Christmas does not need any improvements. It is a common, ordinary experience that resists brilliant innovation. Just make some gingerbread persons and light three candles and sing softly in dim light about the poor man gathering winter fu-u-el and the radiant beams and the holly and the ivy, and you’ve got it. Too many people work too hard to make Christmas perfect, find the perfect gifts, get a turkey that reaches 100 percent of potential. Perfection is a goal of brilliant people, and it is unnecessary where Christmas is concerned.”

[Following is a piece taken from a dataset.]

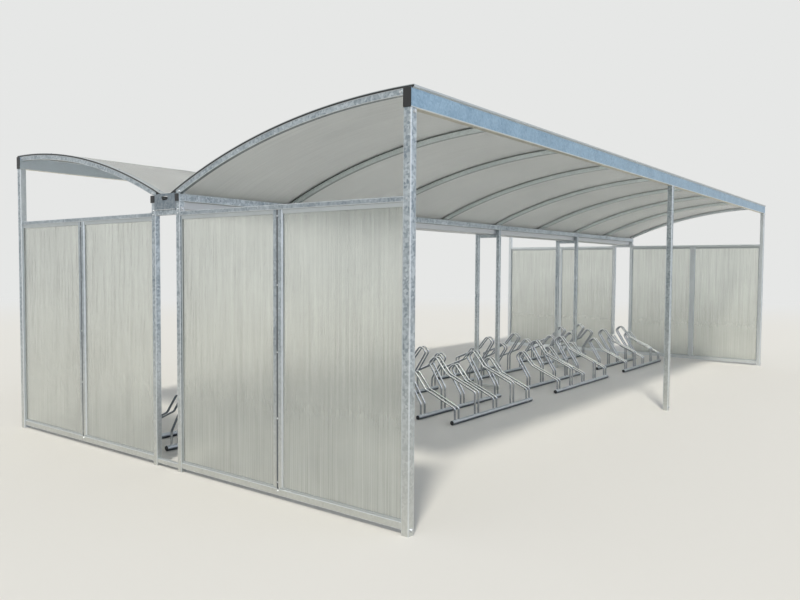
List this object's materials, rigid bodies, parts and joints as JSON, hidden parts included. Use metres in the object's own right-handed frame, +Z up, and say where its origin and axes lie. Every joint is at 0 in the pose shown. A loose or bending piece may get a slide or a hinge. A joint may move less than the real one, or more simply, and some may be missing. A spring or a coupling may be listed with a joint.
{
  "type": "bike shelter",
  "caption": "Double-sided open bike shelter with arched translucent roof halves falling to a central gutter, sheeted end walls and bent-rod wheel racks.",
  "frame": {"origin": "on the ground, in the middle of the plan", "axes": "+X along the shelter, +Y across it towards the rear half, +Z up"},
  "size_m": [8.458, 4.08, 2.273],
  "materials": {
    "galvanised_steel": "hot-dip galvanised, matt grey",
    "galvanised_sheet": "galvanised sheet",
    "bright_zinc_rod": "bright galvanised rod",
    "aluminium_profile": "mill finish",
    "roof_sheet": "translucent fluted sheet",
    "wall_sheet": "translucent fluted sheet",
    "black_plastic": "moulded"
  },
  "bodies": {
    "root": {"beam_end_caps": "black_plastic", "cover_strips_front": "aluminium_profile", "cover_strips_rear": "aluminium_profile", "gable_frame_left_front": "galvanised_steel", "gable_frame_left_rear": "galvanised_steel", "gable_frame_right_front": "galvanised_steel", "gable_frame_right_rear": "galvanised_steel", "gable_panels_left_front": "wall_sheet", "gable_panels_left_rear": "wall_sheet", "gable_panels_right_front": "wall_sheet", "gable_panels_right_rear": "wall_sheet", "gutter": "galvanised_sheet", "gutter_end_plates": "galvanised_sheet", "inner_beam_front": "galvanised_steel", "inner_beam_rear": "galvanised_steel", "inner_posts_front": "galvanised_steel", "inner_posts_rear": "galvanised_steel", "outer_beam_front": "galvanised_steel", "outer_beam_rear": "galvanised_steel", "outer_posts_front": "galvanised_steel", "outer_posts_rear": "galvanised_steel", "post_pair_ties": "galvanised_steel", "rack_front_1_holders": "bright_zinc_rod", "rack_front_1_rails": "galvanised_steel", "rack_front_2_holders": "bright_zinc_rod", "rack_front_2_rails": "galvanised_steel", "rack_front_3_holders": "bright_zinc_rod", "rack_front_3_rails": "galvanised_steel", "rack_front_4_holders": "bright_zinc_rod", "rack_front_4_rails": "galvanised_steel", "rack_rail_plugs": "black_plastic", "rack_rear_1_holders": "bright_zinc_rod", "rack_rear_1_rails": "galvanised_steel", "rack_rear_2_holders": "bright_zinc_rod", "rack_rear_2_rails": "galvanised_steel", "rack_rear_3_holders": "bright_zinc_rod", "rack_rear_3_rails": "galvanised_steel", "rack_rear_4_holders": "bright_zinc_rod", "rack_rear_4_rails": "galvanised_steel", "rafter_brackets": "galvanised_sheet", "rafters_front": "galvanised_steel", "rafters_rear": "galvanised_steel", "roof_edge_trims": "aluminium_profile", "roof_sheets_front": "roof_sheet", "roof_sheets_rear": "roof_sheet"}
  },
  "joints": []
}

I’ve been a fan of Garrison Keillors for many years and once had the pleasure of hearing him speak in person.  I think that he must have been having a bad day when he wrote this column though. It’s a quite caustic.  On the other hand I’m happy to know that Mr. Keillor still confesses a faith in Christ and can get this emotional about the watering down of the celebration of His Nativity.